# start of Data to process
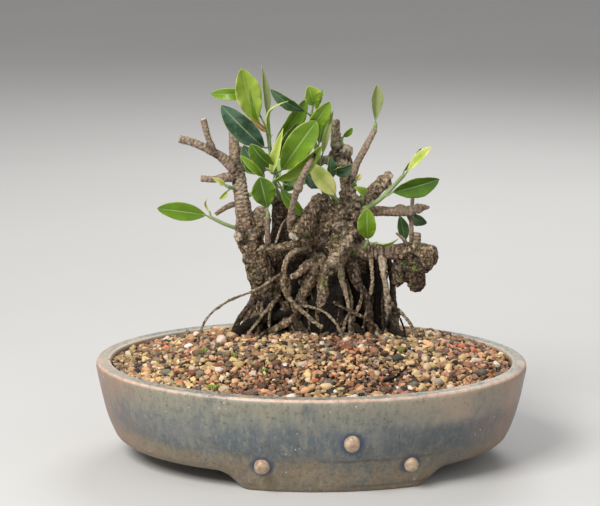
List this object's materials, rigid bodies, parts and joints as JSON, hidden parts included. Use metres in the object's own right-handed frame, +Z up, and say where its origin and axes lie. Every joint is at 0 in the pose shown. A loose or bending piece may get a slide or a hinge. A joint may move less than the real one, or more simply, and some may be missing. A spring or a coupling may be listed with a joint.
{
  "type": "chinese banyan bonsai",
  "caption": "Small banyan fig bonsai with bare aerial roots, cut-back limbs and young leafy shoots, standing in grit in an oval glazed footed pot.",
  "frame": {"origin": "centre of the pot's outline, on the plane that its feet stand on", "axes": "+X to the right along the pot's length, +Y to the back, +Z up"},
  "size_m": [0.34, 0.248, 0.3071],
  "materials": {
    "glaze": "semi-matt mottled blue-grey and grey-green glaze",
    "screen": "dark woven mesh",
    "grit": "dry mixed grit of tan, cream, red-brown and dark stones",
    "bark": "rough grey-brown bark, dark roots",
    "leaf": "waxy green leaf with a paler midrib"
  },
  "bodies": {
    "root": {"pot": "glaze", "drain_screen_left": "screen", "drain_screen_right": "screen", "grit": "grit", "tree": "bark", "shoot_left": "leaf", "shoot_crown": "leaf", "shoot_crown_right": "leaf", "shoot_low_left": "leaf", "leaf_front": "leaf", "leaf_yellowing": "leaf", "leaves_inner_dark": "leaf", "leaf_small_top": "leaf", "leaf_spear": "leaf", "shoot_right": "leaf", "leaf_curled": "leaf", "leaf_oval_right": "leaf", "leaves_right_back": "leaf", "leaf_limb_strip": "leaf", "buds_left": "leaf", "bud_upper": "leaf", "shoot_back": "leaf"}
  },
  "joints": []
}
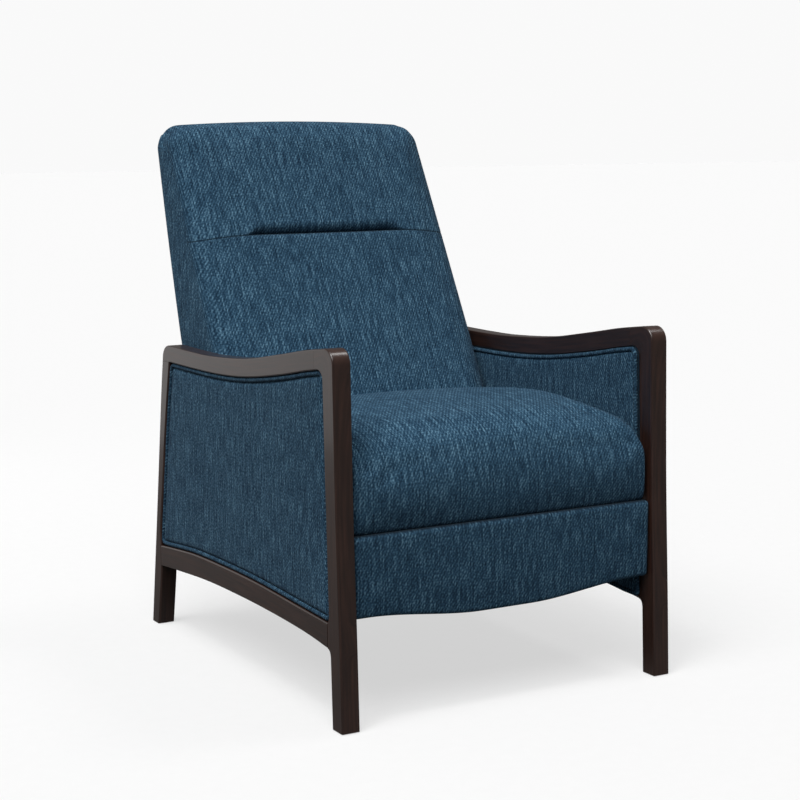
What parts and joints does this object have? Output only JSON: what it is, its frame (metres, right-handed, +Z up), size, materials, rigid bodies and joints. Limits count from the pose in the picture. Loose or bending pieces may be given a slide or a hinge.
# end of Data to process
Exercise requirements: Quote all of the entries verbatim.

Finished task:
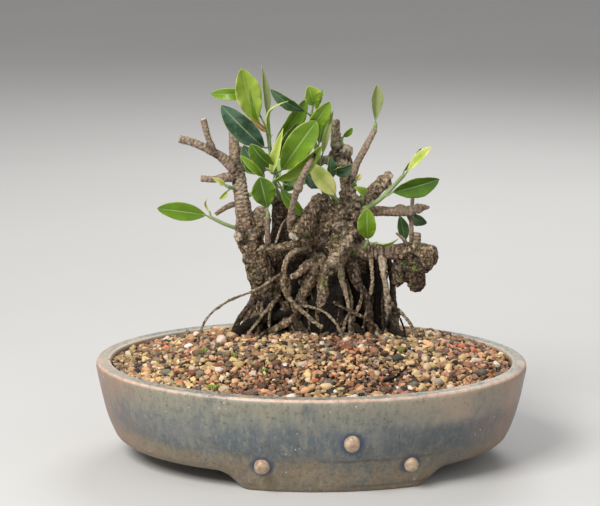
List this object's materials, rigid bodies, parts and joints as JSON, hidden parts included. Use metres in the object's own right-handed frame, +Z up, and say where its origin and axes lie. Every joint is at 0 in the pose shown. A loose or bending piece may get a slide or a hinge. A joint may move less than the real one, or more simply, and some may be missing. A spring or a coupling may be listed with a joint.
{
  "type": "chinese banyan bonsai",
  "caption": "Small banyan fig bonsai with bare aerial roots, cut-back limbs and young leafy shoots, standing in grit in an oval glazed footed pot.",
  "frame": {"origin": "centre of the pot's outline, on the plane that its feet stand on", "axes": "+X to the right along the pot's length, +Y to the back, +Z up"},
  "size_m": [0.34, 0.248, 0.3071],
  "materials": {
    "glaze": "semi-matt mottled blue-grey and grey-green glaze",
    "screen": "dark woven mesh",
    "grit": "dry mixed grit of tan, cream, red-brown and dark stones",
    "bark": "rough grey-brown bark, dark roots",
    "leaf": "waxy green leaf with a paler midrib"
  },
  "bodies": {
    "root": {"pot": "glaze", "drain_screen_left": "screen", "drain_screen_right": "screen", "grit": "grit", "tree": "bark", "shoot_left": "leaf", "shoot_crown": "leaf", "shoot_crown_right": "leaf", "shoot_low_left": "leaf", "leaf_front": "leaf", "leaf_yellowing": "leaf", "leaves_inner_dark": "leaf", "leaf_small_top": "leaf", "leaf_spear": "leaf", "shoot_right": "leaf", "leaf_curled": "leaf", "leaf_oval_right": "leaf", "leaves_right_back": "leaf", "leaf_limb_strip": "leaf", "buds_left": "leaf", "bud_upper": "leaf", "shoot_back": "leaf"}
  },
  "joints": []
}
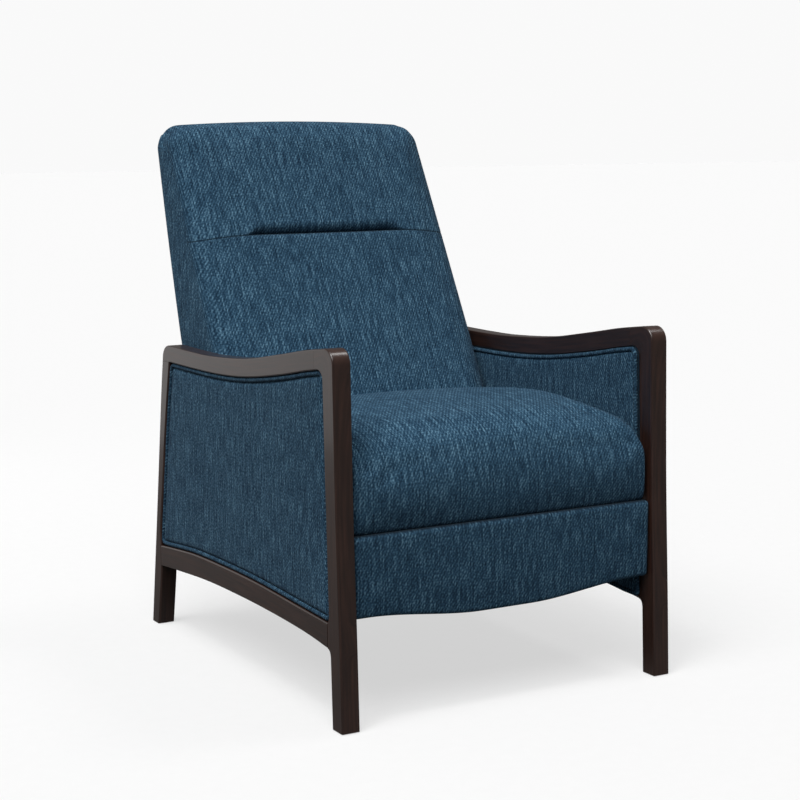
What parts and joints does this object have? Output only JSON: what it is, its frame (metres, right-handed, +Z up), size, materials, rigid bodies and joints. Limits count from the pose in the picture. Loose or bending pieces may be given a slide or a hinge.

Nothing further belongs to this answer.